For cars with the reputation as disposable, I still see a bunch of em, '95 and later, around here being used daily.
Similar results were found on Chevy's Chevelle SS-396 as sticks outnumbered Powerglides on this series in 1966 but then yielded to the slushboc when the Turbo Hydra-matic came out in 1967. Still, there were a lot of stick SS-396s (and later 454s) with the Turbo 400 accounting for 60-75 percent of sales in most of those years. This despite the fact the Chevelle with stick had the lousy Muncie shifter rather than the much-better Hurst shifter that came standard on all GTOs and Oldsmobile 4-4-2s with floor-mounted 3- or 4-speed sticks.
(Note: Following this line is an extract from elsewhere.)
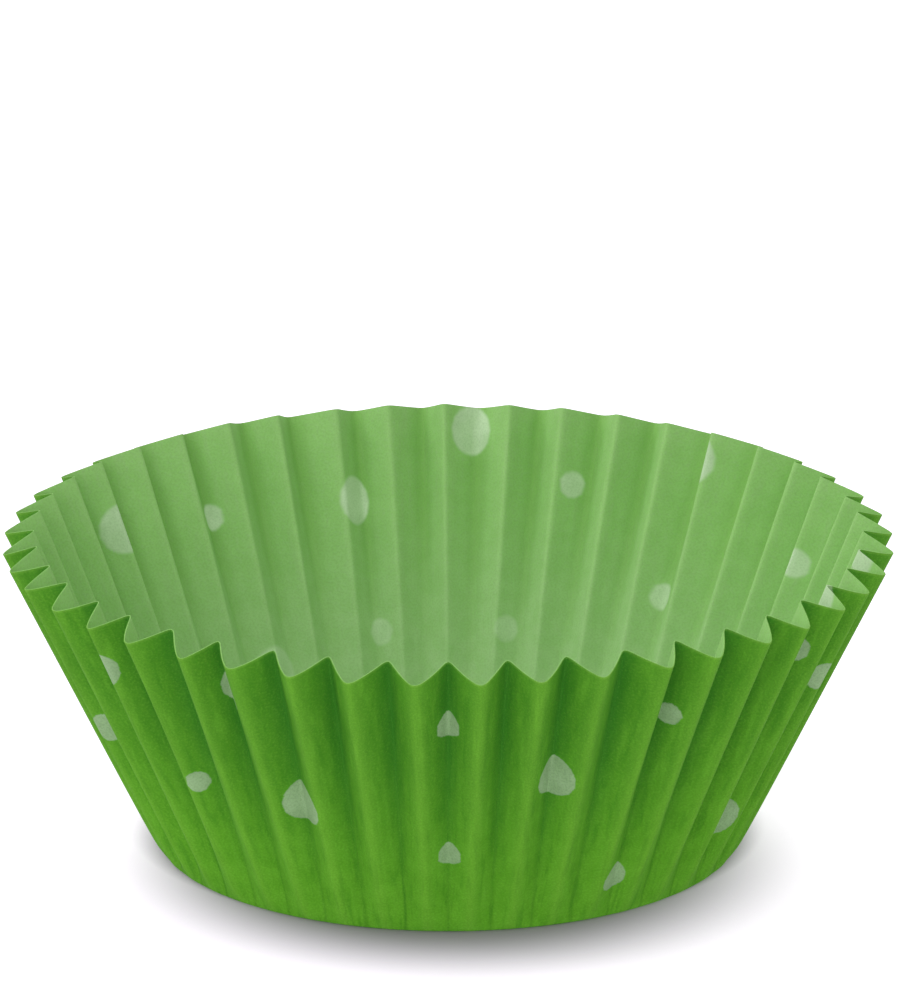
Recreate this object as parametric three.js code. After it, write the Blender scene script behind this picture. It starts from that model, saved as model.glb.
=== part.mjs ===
// A pleated baking cup, pressed from one flat disc of greaseproof paper.
// Units are millimetres and +Z is up.
// The origin is the middle of the base's underside, and the cup opens upwards.
import * as THREE from "three";

// Driving dimensions
const DISC_RADIUS = 55; // the flat disc of paper before it is pressed
const BASE_RADIUS = 25; // where the line of the wall meets the line of the base
const WALL_LEAN_DEGREES = 24.2; // the wall's mean lean from the vertical
const CORNER_RADIUS = 0.8; // the soft turn from the base into the wall
const PLEAT_COUNT = 44; // flutes around the wall
const PLEAT_DEPTH = 3.1; // from the inner to the outer folds at the rim, if both were sharp
const OUTER_FOLD_RADIUS = 0.4; // roundness of the folds that stand out
const INNER_FOLD_RADIUS = 0.2; // roundness of the folds that stand in
const PAPER_THICKNESS = 0.1;

// How finely the curves are cut into facets
const CORNER_STEPS = 3;
const WALL_STEPS = 5;
const WALL_STEP_GROWTH = 1.5; // over 1, the steps are closer near the base
const LEAST_FOLD_SHARE = 0.02; // of half a pleat, where a fold is still too flat to be round
const SLOPE_STEP = 1e-3; // distance over which the sheet's slopes are measured

// The printed side, matt and leaf green
const PAPER_GREEN = new THREE.Color("#4f8f27");
const PAPER_ROUGHNESS = 0.6;

// Values that follow from the driving dimensions
const wallLean = THREE.MathUtils.degToRad(WALL_LEAN_DEGREES);
const cornerTurn = Math.PI / 2 - wallLean;
const flatRadius = BASE_RADIUS - CORNER_RADIUS * Math.tan(cornerTurn / 2);
const wallStart = flatRadius + CORNER_RADIUS * cornerTurn;
const pleatAngle = (2 * Math.PI) / PLEAT_COUNT;
const halfThickness = PAPER_THICKNESS / 2;

// The cup's section without its pleats, at a distance along the paper from the disc's centre:
// radius and height of the middle of the sheet, and the direction that faces out of the cup
function section(along) {
  if (along <= flatRadius) {
    return { radius: along, height: halfThickness, outR: 0, outZ: -1 };
  }
  const turn = Math.min((along - flatRadius) / CORNER_RADIUS, cornerTurn);
  const wall = Math.max(along - wallStart, 0);
  return {
    radius: flatRadius + CORNER_RADIUS * Math.sin(turn) + wall * Math.sin(wallLean),
    height: halfThickness + CORNER_RADIUS * (1 - Math.cos(turn)) + wall * Math.cos(wallLean),
    outR: Math.sin(turn),
    outZ: -Math.cos(turn),
  };
}

// A ring of paper keeps its length when the wall draws it in to a smaller radius, and the pleats
// take up what the wall has no room for. This grows as they do, from nothing at the base's edge.
function spareHeight(along) {
  return Math.sqrt(Math.max(along ** 2 - section(along).radius ** 2, 0));
}

// Depth of the pleats, from the inner to the outer folds
function pleatDepth(along) {
  return (PLEAT_DEPTH * spareHeight(along)) / spareHeight(DISC_RADIUS);
}

// How far a fold's round bottom lies above the sharp crease that the two flanks would make,
// at a distance sideways from the crease. Past the round part this is the flank itself.
function foldHeight(sideways, flankAngle, foldRadius) {
  if (sideways >= foldRadius * Math.sin(flankAngle)) return sideways * Math.tan(flankAngle);
  return foldRadius / Math.cos(flankAngle) - Math.sqrt(foldRadius ** 2 - sideways ** 2);
}

// Where the sheet's middle lies, for a distance along the paper, an angle around the cup and a
// sideways distance from the nearest inner fold, as a share of half a pleat from 0 to 1
function sheetPoint(along, angle, share) {
  const { radius, height, outR, outZ } = section(along);
  const depth = pleatDepth(along);
  const halfWidth = (Math.PI * radius) / PLEAT_COUNT;
  const flankAngle = Math.atan2(depth, halfWidth);
  const fromInner = foldHeight(share * halfWidth, flankAngle, INNER_FOLD_RADIUS);
  const fromOuter = foldHeight((1 - share) * halfWidth, flankAngle, OUTER_FOLD_RADIUS);
  const outwards = share < 0.5 ? fromInner - depth / 2 : depth / 2 - fromOuter;
  const r = radius + outwards * outR;
  return new THREE.Vector3(r * Math.sin(angle), -r * Math.cos(angle), height + outwards * outZ);
}

// Share of half a pleat for an angle around the cup; an inner fold lies at angle 0
function shareAt(angle) {
  const pleats = angle / pleatAngle;
  return Math.abs(pleats - Math.round(pleats)) * 2;
}

// The sheet's direction out of the cup, from its slopes along and around it
function sheetNormal(along, angle) {
  const turn = SLOPE_STEP / along;
  const up = sheetPoint(along + SLOPE_STEP, angle, shareAt(angle));
  up.sub(sheetPoint(along - SLOPE_STEP, angle, shareAt(angle)));
  const around = sheetPoint(along, angle + turn, shareAt(angle + turn));
  around.sub(sheetPoint(along, angle - turn, shareAt(angle - turn)));
  return around.cross(up).normalize();
}

// Distances along the paper of the rings of vertices, from the base's edge to the rim.
// The wall's rings lie closer near the base, where the pleats deepen fastest.
function ringDistances() {
  const rings = [];
  for (let i = 0; i < CORNER_STEPS; i++) {
    rings.push(flatRadius + ((wallStart - flatRadius) * i) / CORNER_STEPS);
  }
  for (let i = 0; i <= WALL_STEPS; i++) {
    rings.push(wallStart + (DISC_RADIUS - wallStart) * (i / WALL_STEPS) ** WALL_STEP_GROWTH);
  }
  return rings;
}

// Angles of a ring's vertices: each fold's top and the two ends of its round part
function ringAngles(along) {
  const halfWidth = (Math.PI * section(along).radius) / PLEAT_COUNT;
  const roundShare = Math.sin(Math.atan2(pleatDepth(along), halfWidth)) / halfWidth;
  const inner = Math.max(INNER_FOLD_RADIUS * roundShare, LEAST_FOLD_SHARE);
  const outer = Math.max(OUTER_FOLD_RADIUS * roundShare, LEAST_FOLD_SHARE);
  const angles = [];
  for (let pleat = 0; pleat < PLEAT_COUNT; pleat++) {
    for (const share of [0, inner, 1 - outer, 1, 1 + outer, 2 - inner]) {
      angles.push((pleat + share / 2) * pleatAngle);
    }
  }
  return angles;
}

// The cup as one closed skin: its outside, its inside and the cut edge of the rim
function makeCupGeometry() {
  const rings = ringDistances();
  const positions = [];
  const columns = ringAngles(DISC_RADIUS).length;
  for (const side of [1, -1]) {
    for (const along of rings) {
      for (const angle of ringAngles(along)) {
        const flat = along <= flatRadius;
        const out = flat ? new THREE.Vector3(0, 0, -1) : sheetNormal(along, angle);
        const point = sheetPoint(along, angle, shareAt(angle));
        positions.push(...point.addScaledVector(out, side * halfThickness));
      }
    }
  }
  const insideStart = rings.length * columns;
  const outsideCentre = positions.length / 3;
  const insideCentre = outsideCentre + 1;
  positions.push(0, 0, 0, 0, 0, PAPER_THICKNESS);

  const faces = [];
  const lastRing = rings.length - 1;
  for (let c = 0; c < columns; c++) {
    const next = (c + 1) % columns;
    for (let r = 0; r < lastRing; r++) {
      const [a, b] = [r * columns + c, r * columns + next];
      const [d, e] = [a + columns, b + columns];
      faces.push(a, b, e, a, e, d);
      const i = insideStart;
      faces.push(i + a, i + e, i + b, i + a, i + d, i + e);
    }
    const [p, q] = [lastRing * columns + c, lastRing * columns + next];
    faces.push(p, q, insideStart + q, p, insideStart + q, insideStart + p);
    faces.push(outsideCentre, next, c);
    faces.push(insideCentre, insideStart + c, insideStart + next);
  }

  const geometry = new THREE.BufferGeometry();
  geometry.setAttribute("position", new THREE.Float32BufferAttribute(positions, 3));
  geometry.setIndex(faces);
  geometry.computeVertexNormals();
  return geometry;
}

const cup = new THREE.Mesh(
  makeCupGeometry(),
  new THREE.MeshStandardMaterial({
    color: PAPER_GREEN,
    roughness: PAPER_ROUGHNESS,
    metalness: 0,
  }),
);
cup.name = "baking_cup";

const part = new THREE.Group();
part.add(cup);

export default part;
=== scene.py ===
"""The looks of a pleated paper baking cup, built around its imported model.

The cup stands on z = 0, opens towards +Z, and shows the camera its -Y side. Angles around it
start there. Lengths are millimetres unless a comment says metres. Meshes are made in metres.
"""

import math

import bpy
import numpy as np
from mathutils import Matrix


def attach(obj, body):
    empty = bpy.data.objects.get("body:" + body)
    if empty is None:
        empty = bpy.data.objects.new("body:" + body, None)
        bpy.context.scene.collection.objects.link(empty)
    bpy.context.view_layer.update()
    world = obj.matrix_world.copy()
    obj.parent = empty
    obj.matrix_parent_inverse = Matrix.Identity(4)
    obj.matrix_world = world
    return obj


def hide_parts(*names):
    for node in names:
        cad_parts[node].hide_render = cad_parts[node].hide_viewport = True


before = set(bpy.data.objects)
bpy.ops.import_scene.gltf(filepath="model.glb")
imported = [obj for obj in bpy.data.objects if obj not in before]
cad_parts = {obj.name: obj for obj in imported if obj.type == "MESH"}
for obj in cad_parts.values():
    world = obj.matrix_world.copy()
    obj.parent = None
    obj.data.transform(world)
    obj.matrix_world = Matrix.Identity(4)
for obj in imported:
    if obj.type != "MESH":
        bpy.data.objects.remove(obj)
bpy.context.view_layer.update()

MM = 0.001

# The cup's dimensions, the same as in the model
DISC_RADIUS = 55.0  # the flat disc of paper before it is pressed
BASE_RADIUS = 25.0  # where the line of the wall meets the line of the base
WALL_LEAN = math.radians(24.2)  # from the vertical
CORNER_RADIUS = 0.8  # the soft turn from the base into the wall
PLEAT_COUNT = 44
PAPER_THICKNESS = 0.1

# The pleats. Their folds are softer than the model's, which are 3.1 deep if sharp, with radii
# of 0.4 and 0.2. Softer folds reach less far, so these are deeper behind their roundness.
PLEAT_DEPTH = 3.4  # from the inner to the outer folds at the rim, if both were sharp
OUTER_FOLD_RADIUS = 0.6  # roundness of the folds that stand out
INNER_FOLD_RADIUS = 0.5  # roundness of the folds that stand in
INNER_FOLD_EXTRA = 0.22  # how much further in the inner folds reach at the rim
LOBE_ROUNDNESS = 0.4  # how far the flanks bulge, from straight at 0 to a round lobe at 1
LOBE_HEIGHT = 0.9  # height of a round lobe, as a share of the pleats' depth
LOBE_SOFTNESS = 0.12  # keeps the inner fold between two round lobes from being sharp
PLEAT_START = 1.8  # distance from the flat base over which the pleats set in softly

# Values that follow from the dimensions
CORNER_TURN = math.pi / 2 - WALL_LEAN
FLAT_RADIUS = BASE_RADIUS - CORNER_RADIUS * math.tan(CORNER_TURN / 2)
WALL_START = FLAT_RADIUS + CORNER_RADIUS * CORNER_TURN
WALL_LENGTH = DISC_RADIUS - WALL_START
PLEAT_ANGLE = 2 * math.pi / PLEAT_COUNT
FOLD_COUNT = 2 * PLEAT_COUNT
HALF_THICKNESS = PAPER_THICKNESS / 2

# Where half a pleat has its columns of vertices, from its inner fold at 0 to its outer at 1
HALF_PLEAT_COLUMNS = (0, 0.045, 0.09, 0.16, 0.30, 0.46, 0.62, 0.77, 0.85, 0.93)
COLUMNS_PER_BASE_COLUMN = 4
CORNER_RINGS = 6
WALL_RINGS = 32
WALL_RING_GROWTH = 1.15  # over 1, the rings are closer near the base
BASE_RINGS = 29
SHARP_ANGLE = math.radians(60)  # edges that turn more than this aren't shaded as smooth

# How far a real pressed cup strays from the even shape
SHAPE_SEED = 7
FOLD_SHIFT = 0.055  # sideways, in pleats, at the rim
FOLD_FLATTENING = 0.07  # most that a fold is shallower than the others
FLANK_BOW = 0.09  # how far a flank bends between its folds, usually less
FLANK_BOW_LENGTH = 5.5  # along the paper, for each radian of the bow's wave
RIM_DROP, RIM_DROP_WAVE = 0.3, 0.3  # most that the rim dips, and the share of it that varies
WALL_WARP, WALL_WARP_WAVE = 0.08, 0.5  # the same for how far the wall leans in
DROP_WAVES = (2, 3, 5, 9, 14)  # times around the cup
WARP_WAVES = (2, 3, 4, 7)
ALL_PHASES = 6.28  # a whole wave, in radians

# Dots placed where the photograph shows them, and four more, the last, out of its sight:
# distance past BASE_RADIUS along the paper, angle around the cup in degrees, and radius
PLACED_DOTS = (
    (23.2, 0.0, 1.4),
    (8.6, 0.2, 1.2),
    (17.0, 16.8, 2.1),
    (13.5, -24.0, 2.2),
    (14.0, -43.5, 1.1),
    (25.4, -53.6, 1.7),
    (15.3, -68.0, 1.4),
    (25.3, -31.8, 1.8),
    (4.4, 31.8, 1.4),
    (22.5, 34.0, 1.1),
    (7.3, 57.4, 1.9),
    (25.2, 58.3, 1.3),
    (21.1, 68.8, 1.4),
    (29.2, 65.0, 1.3),
    (29.4, 81.0, 1.2),
    (22.0, 114.0, 1.3),
    (8.0, 84.0, 1.2),
    (19.0, 91.0, 2.2),
    (11.0, 108.0, 2.2),
    (5.5, 124.0, 1.2),
)
# The wall between these angles has only the dots placed above
PLACED_FROM, PLACED_TO = math.radians(-95), math.radians(133)

# Dots scattered over the rest of the disc
SMALL_DOT_RADIUS = 1.2
LARGE_DOT_RADIUS = 2.2
LARGE_DOT_SHARE = 0.45
DOT_SPACING = 11.5  # least distance between the middles of two dots
DOT_TRIES = 4000
DOT_SEED = 11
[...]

Olds 4-4-2s, surprisingly because of Oldsmobile's more upscale image than Pontiac or "Chevy, were also sold with the majority of them sticks with Hurst shifters in 1965 and 1966 (all '64 4-4-2s had the 4-speed) rather than the 2-speed Jetaway automatic (similar to the GTO's 2-speed). In 1967, when the 4-4-2 got the Turbo Hydra-matic as the shiftless option, automatics outnumbered sticks in this series by an even wider margin than in GTOs or SS-396s.
Corvettes for years had the greatest majority built with the 4-speed manual, while the 2-speed Powerglide and the standard 3-speed manual being the minority - mainly because the Corvette was a sports car and the fact the PG was only offered with the base engine and none of the optional mills. In 1968 when the 3-speed Turbo Hydra-matic replaced the PG and made available with almost all engines, including the big block 427s - the ratio of manual/automatic Vettes went to about 60/40 and then 50/50 for 1969-70 before the automatic began dominating sales in later years.
Let's face it---for most folks, driving a full size Pontiac in the 60s or 70s as a 4-speed was a chore. The purists loved it but for most people, rowing that truck-like gearbox on a car was wide and high as the Queen Mary couldn't have been much fun day after day in traffic.